High-Precision Crop Monitoring Through UAV-Aided Sensor Data Collection

Precision agriculture technologies hold great potential for improving crop monitoring and farming practices. These technologies heavily rely on collecting extensive data through environmental sensors, often scattered over large fields. However, the limited connectivity in rural areas, and the high cost of 4G/5G subscriptions, often hampers their deployment. Unmanned Aerial Vehicles (UAVs) are a valid alternative for sensor data collection across large agricultural fields. However, existing UAV-based solutions often rely on the unnecessary collection of complete information, making them inefficient and more costly. In this paper, we present an innovative framework for collecting agricultural sensor data using UAVs. The framework selects a set of hovering points to visit, from which the data of only a subset of sensors is collected. The data from the remaining sensors is inferred using machine learning. We introduce an optimization problem named Hovering Points Selection (HPS) to select the optimal set of hovering points, and we prove it to be NP-Hard.
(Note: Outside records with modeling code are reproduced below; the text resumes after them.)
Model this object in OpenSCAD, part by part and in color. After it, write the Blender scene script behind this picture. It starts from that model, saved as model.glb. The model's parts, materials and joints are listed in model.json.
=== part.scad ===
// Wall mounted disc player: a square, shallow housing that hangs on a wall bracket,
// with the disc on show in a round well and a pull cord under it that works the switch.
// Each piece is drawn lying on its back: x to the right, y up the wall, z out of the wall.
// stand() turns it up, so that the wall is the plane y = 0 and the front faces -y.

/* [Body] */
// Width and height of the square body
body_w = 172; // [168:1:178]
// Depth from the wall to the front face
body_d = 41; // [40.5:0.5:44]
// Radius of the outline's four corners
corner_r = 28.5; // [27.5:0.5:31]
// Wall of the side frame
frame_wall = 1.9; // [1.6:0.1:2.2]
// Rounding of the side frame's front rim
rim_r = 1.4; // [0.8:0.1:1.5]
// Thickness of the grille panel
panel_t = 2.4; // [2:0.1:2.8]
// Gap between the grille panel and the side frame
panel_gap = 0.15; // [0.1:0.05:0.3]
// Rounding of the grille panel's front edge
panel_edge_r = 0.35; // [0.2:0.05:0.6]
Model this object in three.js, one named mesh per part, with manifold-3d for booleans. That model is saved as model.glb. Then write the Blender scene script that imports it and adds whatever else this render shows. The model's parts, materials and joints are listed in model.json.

We then propose a polynomial epsilon(2)-greedy reinforcement learning heuristic, named DRONE (Determining hoveRing pOints with exploratioN and Exploitation), to solve HPS in polynomial time. To further expedite the inference component of DRONE, we also introduce Fast-DRONE, which relies on information theory for hovering point selection. We evaluate the performance of our proposed framework using both synthetic and real agricultural datasets. Results demonstrate up to three times performance improvements over a recent state-of-the-art approach in several scenarios and under different communication technologies.